_Problem to work on_
Reproduce each line from the first in the data through the line that contains "next one down." exactly; give nothing else.

_Source excerpt_
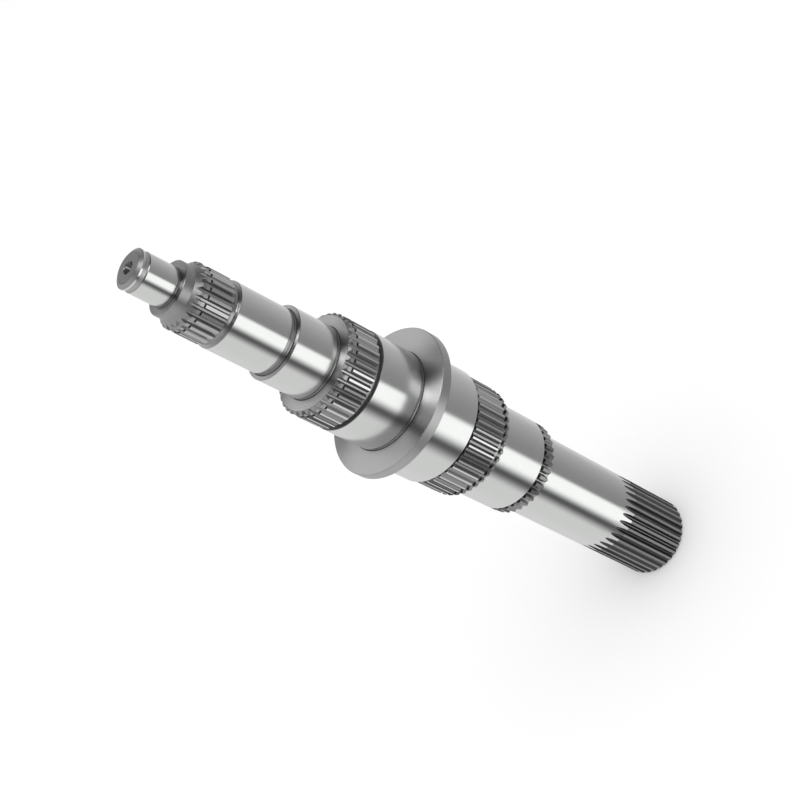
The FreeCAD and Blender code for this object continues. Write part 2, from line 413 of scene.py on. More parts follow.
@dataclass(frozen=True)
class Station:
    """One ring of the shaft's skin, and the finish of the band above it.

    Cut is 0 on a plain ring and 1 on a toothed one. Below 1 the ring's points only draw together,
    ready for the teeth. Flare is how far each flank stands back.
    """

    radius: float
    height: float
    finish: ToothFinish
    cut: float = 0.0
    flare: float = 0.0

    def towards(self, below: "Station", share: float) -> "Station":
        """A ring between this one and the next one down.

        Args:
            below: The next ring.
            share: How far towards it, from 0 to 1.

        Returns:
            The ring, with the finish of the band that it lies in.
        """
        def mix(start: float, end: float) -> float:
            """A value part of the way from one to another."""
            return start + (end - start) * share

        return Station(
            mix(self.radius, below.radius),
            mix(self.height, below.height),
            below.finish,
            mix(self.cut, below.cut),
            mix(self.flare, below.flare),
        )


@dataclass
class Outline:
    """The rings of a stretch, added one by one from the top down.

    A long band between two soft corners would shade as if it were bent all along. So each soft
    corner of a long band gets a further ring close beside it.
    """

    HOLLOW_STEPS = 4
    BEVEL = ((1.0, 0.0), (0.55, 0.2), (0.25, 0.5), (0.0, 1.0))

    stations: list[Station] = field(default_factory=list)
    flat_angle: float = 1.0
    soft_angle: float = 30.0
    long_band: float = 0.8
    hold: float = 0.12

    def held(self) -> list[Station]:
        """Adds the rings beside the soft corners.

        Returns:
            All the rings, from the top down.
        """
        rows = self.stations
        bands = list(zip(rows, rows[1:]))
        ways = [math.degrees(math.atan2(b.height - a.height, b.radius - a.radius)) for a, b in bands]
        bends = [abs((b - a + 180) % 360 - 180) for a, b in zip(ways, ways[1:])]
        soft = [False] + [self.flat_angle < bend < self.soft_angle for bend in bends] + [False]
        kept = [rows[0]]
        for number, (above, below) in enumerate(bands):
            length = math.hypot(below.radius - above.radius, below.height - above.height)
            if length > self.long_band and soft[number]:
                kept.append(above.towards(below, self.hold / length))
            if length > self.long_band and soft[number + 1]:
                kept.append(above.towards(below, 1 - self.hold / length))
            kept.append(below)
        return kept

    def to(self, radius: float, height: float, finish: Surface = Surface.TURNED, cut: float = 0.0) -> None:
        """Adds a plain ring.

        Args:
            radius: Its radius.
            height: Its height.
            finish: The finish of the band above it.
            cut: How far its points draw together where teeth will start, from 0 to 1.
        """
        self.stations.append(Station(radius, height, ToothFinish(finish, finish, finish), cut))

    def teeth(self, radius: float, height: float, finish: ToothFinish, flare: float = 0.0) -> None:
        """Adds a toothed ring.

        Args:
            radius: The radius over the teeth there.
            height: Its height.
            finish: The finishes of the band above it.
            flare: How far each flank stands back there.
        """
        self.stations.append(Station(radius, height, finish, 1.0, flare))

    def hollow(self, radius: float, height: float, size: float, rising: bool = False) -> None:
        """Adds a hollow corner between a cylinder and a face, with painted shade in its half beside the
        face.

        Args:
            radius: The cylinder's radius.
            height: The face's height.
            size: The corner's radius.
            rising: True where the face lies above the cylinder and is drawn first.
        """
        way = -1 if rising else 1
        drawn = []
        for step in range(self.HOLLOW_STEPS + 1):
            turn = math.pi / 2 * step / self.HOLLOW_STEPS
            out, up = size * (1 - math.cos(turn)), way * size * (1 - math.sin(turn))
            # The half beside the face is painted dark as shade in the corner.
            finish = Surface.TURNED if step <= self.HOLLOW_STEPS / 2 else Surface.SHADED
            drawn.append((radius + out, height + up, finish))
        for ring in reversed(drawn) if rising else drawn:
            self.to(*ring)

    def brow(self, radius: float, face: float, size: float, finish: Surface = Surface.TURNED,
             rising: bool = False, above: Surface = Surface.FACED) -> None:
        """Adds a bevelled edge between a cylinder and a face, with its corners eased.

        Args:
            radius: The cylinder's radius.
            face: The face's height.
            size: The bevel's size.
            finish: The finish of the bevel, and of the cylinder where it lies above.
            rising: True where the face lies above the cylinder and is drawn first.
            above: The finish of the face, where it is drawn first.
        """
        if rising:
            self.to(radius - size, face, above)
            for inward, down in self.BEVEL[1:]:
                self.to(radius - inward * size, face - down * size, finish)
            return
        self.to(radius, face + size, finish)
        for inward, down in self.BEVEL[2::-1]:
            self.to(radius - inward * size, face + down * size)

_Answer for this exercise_
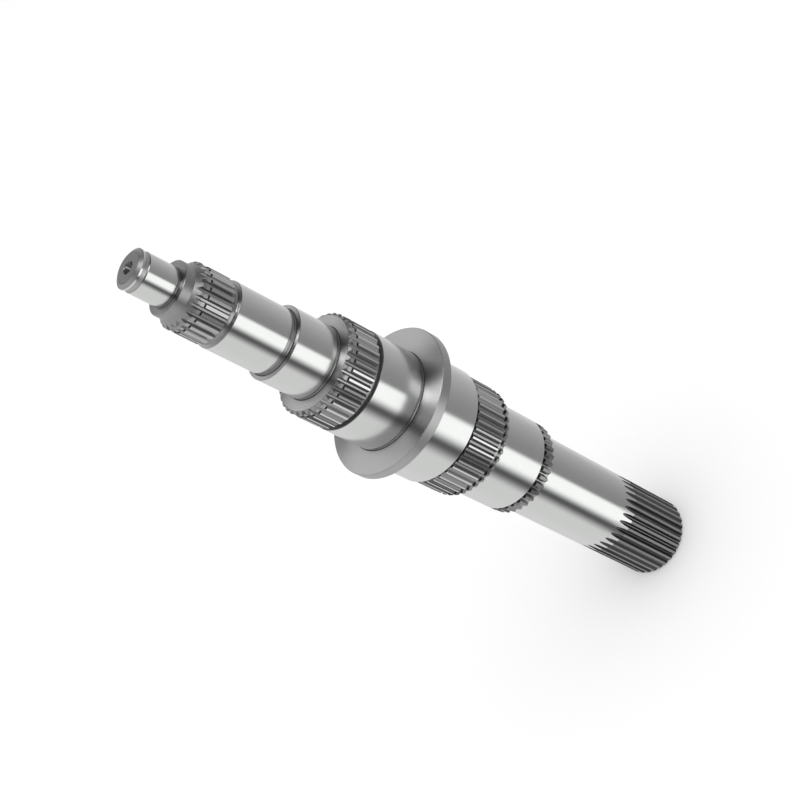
The FreeCAD and Blender code for this object continues. Write part 2, from line 413 of scene.py on. More parts follow.
@dataclass(frozen=True)
class Station:
    """One ring of the shaft's skin, and the finish of the band above it.

    Cut is 0 on a plain ring and 1 on a toothed one. Below 1 the ring's points only draw together,
    ready for the teeth. Flare is how far each flank stands back.
    """

    radius: float
    height: float
    finish: ToothFinish
    cut: float = 0.0
    flare: float = 0.0

    def towards(self, below: "Station", share: float) -> "Station":
        """A ring between this one and the next one down.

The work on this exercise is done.